* _Requirements_: Pull every line holding the string "code" from the records below.

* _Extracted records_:
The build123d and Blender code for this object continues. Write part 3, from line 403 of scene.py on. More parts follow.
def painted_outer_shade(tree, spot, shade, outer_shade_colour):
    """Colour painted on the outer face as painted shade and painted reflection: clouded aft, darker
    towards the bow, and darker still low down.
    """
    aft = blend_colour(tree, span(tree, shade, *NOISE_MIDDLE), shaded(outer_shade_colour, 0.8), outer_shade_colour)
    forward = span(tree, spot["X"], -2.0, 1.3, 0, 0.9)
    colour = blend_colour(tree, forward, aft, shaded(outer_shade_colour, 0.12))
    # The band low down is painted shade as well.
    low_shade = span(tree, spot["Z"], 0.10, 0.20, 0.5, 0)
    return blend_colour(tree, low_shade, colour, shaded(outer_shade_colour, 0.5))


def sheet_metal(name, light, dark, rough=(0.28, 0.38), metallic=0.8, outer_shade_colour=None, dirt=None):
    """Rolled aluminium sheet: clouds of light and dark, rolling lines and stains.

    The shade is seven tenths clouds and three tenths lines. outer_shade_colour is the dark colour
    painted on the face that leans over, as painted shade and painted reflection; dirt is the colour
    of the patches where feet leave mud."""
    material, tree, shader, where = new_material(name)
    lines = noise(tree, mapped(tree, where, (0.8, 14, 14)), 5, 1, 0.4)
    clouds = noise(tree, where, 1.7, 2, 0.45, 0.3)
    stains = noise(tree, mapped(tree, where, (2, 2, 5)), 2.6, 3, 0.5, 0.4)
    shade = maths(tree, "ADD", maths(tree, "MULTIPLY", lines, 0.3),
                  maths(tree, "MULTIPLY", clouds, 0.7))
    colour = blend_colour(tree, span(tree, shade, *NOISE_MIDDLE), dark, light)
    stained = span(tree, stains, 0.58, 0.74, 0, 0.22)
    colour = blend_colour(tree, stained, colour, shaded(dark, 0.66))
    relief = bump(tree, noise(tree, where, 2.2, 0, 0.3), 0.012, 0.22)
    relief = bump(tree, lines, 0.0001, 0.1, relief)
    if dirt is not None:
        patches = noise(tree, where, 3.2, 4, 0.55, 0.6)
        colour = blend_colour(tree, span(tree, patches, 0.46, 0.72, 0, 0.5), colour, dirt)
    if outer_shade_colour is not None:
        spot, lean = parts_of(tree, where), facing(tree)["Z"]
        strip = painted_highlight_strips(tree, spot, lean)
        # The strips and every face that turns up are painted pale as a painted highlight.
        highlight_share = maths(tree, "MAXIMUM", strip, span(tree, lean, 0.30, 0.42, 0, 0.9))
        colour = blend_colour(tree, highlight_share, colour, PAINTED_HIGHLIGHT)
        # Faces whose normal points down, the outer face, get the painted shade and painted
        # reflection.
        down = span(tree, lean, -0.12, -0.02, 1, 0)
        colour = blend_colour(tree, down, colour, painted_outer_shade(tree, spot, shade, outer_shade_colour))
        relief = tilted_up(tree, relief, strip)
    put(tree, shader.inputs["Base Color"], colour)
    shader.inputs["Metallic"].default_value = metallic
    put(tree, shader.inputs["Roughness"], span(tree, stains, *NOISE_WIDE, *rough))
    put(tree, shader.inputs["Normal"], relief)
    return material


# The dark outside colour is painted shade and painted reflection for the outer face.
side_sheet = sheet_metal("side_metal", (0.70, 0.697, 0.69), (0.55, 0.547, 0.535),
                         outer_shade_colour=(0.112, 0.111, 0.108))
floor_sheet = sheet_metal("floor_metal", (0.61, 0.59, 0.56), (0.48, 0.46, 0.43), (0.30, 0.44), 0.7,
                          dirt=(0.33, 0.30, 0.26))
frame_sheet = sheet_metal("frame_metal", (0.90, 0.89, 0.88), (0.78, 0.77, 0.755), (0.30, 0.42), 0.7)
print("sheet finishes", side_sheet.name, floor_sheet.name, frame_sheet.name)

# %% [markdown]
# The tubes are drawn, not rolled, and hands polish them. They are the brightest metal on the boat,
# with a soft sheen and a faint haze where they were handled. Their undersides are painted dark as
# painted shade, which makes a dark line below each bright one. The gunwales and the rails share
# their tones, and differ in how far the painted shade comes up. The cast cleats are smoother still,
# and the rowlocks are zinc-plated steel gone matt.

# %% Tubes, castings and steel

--

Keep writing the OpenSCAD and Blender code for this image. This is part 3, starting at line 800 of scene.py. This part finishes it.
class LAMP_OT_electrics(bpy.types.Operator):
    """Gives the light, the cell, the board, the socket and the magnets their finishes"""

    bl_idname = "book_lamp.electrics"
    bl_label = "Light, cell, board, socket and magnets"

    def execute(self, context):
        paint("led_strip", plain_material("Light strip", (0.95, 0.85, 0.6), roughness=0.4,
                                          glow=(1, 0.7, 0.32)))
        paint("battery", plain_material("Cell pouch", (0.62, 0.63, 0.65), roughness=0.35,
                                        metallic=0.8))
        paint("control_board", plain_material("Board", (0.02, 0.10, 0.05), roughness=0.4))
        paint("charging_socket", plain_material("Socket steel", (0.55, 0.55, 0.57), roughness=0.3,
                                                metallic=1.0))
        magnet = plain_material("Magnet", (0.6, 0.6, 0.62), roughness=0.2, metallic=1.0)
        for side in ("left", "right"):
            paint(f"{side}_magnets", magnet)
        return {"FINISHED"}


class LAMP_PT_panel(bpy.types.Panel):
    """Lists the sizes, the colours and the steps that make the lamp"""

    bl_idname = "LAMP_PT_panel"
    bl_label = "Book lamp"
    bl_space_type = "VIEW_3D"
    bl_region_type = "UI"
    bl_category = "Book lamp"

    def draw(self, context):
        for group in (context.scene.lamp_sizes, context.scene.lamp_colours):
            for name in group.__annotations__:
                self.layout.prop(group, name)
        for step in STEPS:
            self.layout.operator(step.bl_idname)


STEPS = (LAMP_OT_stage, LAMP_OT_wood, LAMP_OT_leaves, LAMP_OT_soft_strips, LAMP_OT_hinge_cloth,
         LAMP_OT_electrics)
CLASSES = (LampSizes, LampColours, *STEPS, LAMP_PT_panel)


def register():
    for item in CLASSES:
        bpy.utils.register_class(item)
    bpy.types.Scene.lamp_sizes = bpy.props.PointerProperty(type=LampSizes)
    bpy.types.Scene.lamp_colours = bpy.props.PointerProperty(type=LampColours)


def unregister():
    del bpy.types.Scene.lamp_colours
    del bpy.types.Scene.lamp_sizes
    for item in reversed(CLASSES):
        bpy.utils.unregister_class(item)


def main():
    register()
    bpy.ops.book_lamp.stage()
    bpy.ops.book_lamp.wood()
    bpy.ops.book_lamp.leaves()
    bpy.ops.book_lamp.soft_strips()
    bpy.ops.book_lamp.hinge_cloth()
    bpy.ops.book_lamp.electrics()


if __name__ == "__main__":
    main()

---

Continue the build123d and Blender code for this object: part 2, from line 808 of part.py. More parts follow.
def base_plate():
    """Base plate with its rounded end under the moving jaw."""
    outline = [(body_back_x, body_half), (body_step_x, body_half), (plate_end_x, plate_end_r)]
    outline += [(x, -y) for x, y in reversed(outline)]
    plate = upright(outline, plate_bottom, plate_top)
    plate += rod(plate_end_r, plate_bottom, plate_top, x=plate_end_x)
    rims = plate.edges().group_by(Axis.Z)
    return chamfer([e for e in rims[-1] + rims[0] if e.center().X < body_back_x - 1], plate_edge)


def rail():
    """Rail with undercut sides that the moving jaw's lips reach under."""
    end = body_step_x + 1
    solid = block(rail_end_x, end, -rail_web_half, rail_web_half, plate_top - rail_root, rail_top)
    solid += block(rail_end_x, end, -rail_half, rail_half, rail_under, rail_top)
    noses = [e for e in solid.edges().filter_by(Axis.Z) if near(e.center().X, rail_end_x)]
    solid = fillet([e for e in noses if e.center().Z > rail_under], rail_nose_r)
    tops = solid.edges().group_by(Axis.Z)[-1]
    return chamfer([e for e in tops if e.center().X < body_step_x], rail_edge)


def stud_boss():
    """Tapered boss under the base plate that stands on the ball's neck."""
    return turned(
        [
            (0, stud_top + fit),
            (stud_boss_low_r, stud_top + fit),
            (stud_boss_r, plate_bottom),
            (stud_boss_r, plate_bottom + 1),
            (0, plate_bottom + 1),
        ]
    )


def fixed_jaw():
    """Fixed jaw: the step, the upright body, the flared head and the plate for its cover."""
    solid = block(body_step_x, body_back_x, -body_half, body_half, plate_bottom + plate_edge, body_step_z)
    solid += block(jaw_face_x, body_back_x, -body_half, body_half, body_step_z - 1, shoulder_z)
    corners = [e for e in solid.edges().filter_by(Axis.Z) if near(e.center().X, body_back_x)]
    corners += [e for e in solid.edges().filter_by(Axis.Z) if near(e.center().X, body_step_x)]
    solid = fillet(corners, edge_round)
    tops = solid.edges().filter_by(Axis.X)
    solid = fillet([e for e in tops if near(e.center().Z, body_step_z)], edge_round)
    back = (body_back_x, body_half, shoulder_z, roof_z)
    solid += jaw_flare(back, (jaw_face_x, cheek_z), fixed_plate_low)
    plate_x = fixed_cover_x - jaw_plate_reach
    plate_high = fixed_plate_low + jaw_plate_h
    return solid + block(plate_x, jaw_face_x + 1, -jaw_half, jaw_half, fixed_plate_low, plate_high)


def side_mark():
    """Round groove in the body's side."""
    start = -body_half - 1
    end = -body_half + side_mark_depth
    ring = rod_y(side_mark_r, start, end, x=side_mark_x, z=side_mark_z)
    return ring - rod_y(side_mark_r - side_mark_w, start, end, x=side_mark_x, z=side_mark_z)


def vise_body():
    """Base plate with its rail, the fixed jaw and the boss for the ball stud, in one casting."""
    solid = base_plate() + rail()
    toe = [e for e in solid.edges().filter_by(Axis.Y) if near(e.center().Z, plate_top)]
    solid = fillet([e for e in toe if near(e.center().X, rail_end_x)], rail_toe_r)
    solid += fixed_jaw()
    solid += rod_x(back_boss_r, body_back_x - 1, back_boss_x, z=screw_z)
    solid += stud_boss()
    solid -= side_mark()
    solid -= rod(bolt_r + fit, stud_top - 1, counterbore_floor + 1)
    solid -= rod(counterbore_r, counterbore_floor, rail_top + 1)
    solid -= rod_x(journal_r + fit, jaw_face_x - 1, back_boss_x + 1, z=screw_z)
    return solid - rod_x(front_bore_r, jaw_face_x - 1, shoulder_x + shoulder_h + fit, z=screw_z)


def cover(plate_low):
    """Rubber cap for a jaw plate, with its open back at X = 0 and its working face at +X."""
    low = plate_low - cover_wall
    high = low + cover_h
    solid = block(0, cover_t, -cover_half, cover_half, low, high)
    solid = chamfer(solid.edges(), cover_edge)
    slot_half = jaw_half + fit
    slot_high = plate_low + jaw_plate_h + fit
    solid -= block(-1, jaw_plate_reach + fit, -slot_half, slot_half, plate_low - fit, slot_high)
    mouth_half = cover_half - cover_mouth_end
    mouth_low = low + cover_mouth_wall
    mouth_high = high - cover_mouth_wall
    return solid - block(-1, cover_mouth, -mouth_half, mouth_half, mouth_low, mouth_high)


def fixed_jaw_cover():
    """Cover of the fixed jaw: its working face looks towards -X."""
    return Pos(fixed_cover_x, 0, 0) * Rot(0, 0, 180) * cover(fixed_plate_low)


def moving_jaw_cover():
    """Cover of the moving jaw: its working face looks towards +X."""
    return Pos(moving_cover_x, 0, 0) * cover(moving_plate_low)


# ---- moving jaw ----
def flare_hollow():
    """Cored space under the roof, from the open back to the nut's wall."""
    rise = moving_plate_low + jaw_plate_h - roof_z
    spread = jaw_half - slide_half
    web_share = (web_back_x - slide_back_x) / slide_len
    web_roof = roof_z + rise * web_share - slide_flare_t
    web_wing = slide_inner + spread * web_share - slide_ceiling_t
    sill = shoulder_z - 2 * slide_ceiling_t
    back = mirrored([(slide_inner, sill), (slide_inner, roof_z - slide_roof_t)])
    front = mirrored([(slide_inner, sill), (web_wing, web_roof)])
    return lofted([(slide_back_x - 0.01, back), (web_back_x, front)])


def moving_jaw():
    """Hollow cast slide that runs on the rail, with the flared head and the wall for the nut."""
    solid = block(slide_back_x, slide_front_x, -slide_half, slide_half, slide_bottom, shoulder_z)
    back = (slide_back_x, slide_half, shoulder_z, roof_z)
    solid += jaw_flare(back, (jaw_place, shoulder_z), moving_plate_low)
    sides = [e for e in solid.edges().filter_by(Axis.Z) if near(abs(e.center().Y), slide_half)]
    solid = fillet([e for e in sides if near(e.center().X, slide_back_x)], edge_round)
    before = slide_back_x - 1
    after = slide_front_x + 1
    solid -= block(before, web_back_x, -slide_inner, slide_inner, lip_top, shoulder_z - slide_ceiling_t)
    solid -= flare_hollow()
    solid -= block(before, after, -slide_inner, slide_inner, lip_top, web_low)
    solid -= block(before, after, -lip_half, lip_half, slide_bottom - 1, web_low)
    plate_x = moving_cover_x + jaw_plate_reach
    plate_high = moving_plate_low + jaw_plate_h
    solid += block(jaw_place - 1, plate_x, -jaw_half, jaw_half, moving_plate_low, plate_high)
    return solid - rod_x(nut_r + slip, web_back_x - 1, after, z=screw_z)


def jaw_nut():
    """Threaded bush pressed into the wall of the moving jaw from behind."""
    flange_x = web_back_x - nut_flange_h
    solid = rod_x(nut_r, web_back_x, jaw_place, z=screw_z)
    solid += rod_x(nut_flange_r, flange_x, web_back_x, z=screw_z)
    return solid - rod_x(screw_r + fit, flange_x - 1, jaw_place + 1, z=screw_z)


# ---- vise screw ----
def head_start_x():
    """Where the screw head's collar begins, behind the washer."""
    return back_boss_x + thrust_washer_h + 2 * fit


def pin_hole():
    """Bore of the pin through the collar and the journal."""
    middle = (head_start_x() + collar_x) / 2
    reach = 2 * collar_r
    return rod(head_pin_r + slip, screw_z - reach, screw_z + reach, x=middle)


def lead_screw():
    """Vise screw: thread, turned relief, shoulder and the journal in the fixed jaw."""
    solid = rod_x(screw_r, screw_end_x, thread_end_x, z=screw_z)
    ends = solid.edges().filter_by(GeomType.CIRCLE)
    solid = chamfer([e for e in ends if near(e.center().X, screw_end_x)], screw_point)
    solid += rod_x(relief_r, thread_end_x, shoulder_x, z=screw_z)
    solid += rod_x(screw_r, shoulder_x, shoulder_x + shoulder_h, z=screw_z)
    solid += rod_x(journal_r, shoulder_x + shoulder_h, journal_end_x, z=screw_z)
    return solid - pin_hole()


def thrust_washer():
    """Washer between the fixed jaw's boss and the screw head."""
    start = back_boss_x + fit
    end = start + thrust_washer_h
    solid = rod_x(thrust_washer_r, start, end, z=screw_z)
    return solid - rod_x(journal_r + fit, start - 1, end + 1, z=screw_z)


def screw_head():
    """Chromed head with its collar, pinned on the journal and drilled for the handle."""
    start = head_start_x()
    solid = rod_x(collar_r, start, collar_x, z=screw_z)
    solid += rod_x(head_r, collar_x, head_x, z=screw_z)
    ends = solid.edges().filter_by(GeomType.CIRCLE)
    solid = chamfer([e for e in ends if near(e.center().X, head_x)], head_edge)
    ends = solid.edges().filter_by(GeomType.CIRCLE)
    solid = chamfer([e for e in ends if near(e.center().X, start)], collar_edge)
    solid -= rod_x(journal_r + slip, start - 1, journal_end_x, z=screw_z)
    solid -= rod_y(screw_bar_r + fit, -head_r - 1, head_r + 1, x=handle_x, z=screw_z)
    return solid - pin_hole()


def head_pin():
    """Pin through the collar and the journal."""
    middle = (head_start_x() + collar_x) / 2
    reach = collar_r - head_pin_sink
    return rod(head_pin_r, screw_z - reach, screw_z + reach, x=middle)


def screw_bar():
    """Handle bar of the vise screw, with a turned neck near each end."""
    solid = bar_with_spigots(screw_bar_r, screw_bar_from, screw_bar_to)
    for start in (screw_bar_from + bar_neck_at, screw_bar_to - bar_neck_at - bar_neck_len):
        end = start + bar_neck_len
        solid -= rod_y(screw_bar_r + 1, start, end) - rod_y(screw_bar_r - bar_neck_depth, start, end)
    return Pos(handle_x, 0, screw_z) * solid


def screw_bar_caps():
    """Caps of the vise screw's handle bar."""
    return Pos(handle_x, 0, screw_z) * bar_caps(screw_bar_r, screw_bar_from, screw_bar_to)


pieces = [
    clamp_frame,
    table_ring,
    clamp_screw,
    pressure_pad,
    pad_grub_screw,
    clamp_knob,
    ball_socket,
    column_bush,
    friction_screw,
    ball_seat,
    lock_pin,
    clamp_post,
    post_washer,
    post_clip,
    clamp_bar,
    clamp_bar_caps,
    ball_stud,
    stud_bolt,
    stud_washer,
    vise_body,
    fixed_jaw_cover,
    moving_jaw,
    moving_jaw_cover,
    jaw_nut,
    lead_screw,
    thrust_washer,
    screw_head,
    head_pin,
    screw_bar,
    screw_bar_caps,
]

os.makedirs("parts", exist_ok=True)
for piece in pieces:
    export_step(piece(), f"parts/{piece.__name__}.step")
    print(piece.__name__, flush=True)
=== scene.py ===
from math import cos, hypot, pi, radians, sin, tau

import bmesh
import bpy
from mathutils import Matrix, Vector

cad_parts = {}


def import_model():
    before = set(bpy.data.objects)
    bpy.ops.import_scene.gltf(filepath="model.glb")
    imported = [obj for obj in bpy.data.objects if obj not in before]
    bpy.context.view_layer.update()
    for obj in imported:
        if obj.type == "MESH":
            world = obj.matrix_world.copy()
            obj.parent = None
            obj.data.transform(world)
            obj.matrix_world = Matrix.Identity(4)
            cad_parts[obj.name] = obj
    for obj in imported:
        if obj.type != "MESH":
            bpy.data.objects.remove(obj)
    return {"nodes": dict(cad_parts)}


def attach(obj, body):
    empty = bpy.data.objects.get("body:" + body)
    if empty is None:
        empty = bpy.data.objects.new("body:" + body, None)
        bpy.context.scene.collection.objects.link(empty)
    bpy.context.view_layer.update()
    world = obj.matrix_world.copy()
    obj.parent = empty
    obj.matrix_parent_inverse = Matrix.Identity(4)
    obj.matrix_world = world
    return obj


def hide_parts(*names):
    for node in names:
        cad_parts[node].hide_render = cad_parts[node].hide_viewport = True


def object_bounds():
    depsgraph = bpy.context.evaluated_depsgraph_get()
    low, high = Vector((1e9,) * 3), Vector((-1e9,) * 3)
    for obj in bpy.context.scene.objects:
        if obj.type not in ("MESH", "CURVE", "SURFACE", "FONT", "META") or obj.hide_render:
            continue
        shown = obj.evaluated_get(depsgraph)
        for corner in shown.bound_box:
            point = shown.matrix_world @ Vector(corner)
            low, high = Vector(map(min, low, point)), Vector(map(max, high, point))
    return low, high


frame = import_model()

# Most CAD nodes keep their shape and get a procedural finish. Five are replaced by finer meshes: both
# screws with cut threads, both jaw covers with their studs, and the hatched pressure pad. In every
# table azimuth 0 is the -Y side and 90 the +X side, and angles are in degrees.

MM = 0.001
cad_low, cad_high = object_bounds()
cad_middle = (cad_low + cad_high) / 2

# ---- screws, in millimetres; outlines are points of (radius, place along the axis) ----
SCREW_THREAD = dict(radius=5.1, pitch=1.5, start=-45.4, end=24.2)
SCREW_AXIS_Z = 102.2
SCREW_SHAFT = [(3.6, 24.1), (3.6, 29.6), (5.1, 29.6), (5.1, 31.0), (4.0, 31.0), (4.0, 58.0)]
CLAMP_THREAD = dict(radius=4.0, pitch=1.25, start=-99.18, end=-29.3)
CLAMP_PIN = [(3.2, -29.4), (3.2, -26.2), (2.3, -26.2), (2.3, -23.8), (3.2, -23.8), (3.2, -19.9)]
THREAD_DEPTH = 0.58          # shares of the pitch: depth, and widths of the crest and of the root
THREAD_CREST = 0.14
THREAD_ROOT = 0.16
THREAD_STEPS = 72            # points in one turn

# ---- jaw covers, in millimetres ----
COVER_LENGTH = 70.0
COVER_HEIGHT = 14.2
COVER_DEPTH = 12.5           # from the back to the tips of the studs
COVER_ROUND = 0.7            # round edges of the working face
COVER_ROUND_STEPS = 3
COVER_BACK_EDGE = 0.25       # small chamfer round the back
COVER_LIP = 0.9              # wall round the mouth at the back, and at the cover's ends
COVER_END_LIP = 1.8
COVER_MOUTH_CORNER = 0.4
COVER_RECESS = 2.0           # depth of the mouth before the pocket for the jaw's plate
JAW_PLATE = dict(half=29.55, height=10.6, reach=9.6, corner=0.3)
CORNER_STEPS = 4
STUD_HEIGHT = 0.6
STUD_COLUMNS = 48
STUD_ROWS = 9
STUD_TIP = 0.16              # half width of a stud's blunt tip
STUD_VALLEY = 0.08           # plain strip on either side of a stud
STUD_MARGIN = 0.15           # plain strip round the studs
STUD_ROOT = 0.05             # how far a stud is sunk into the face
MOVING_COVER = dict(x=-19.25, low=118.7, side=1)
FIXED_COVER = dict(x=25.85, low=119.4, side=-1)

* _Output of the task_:
The build123d and Blender code for this object continues. Write part 3, from line 403 of scene.py on. More parts follow.
Keep writing the OpenSCAD and Blender code for this image. This is part 3, starting at line 800 of scene.py. This part finishes it.
Continue the build123d and Blender code for this object: part 2, from line 808 of part.py. More parts follow.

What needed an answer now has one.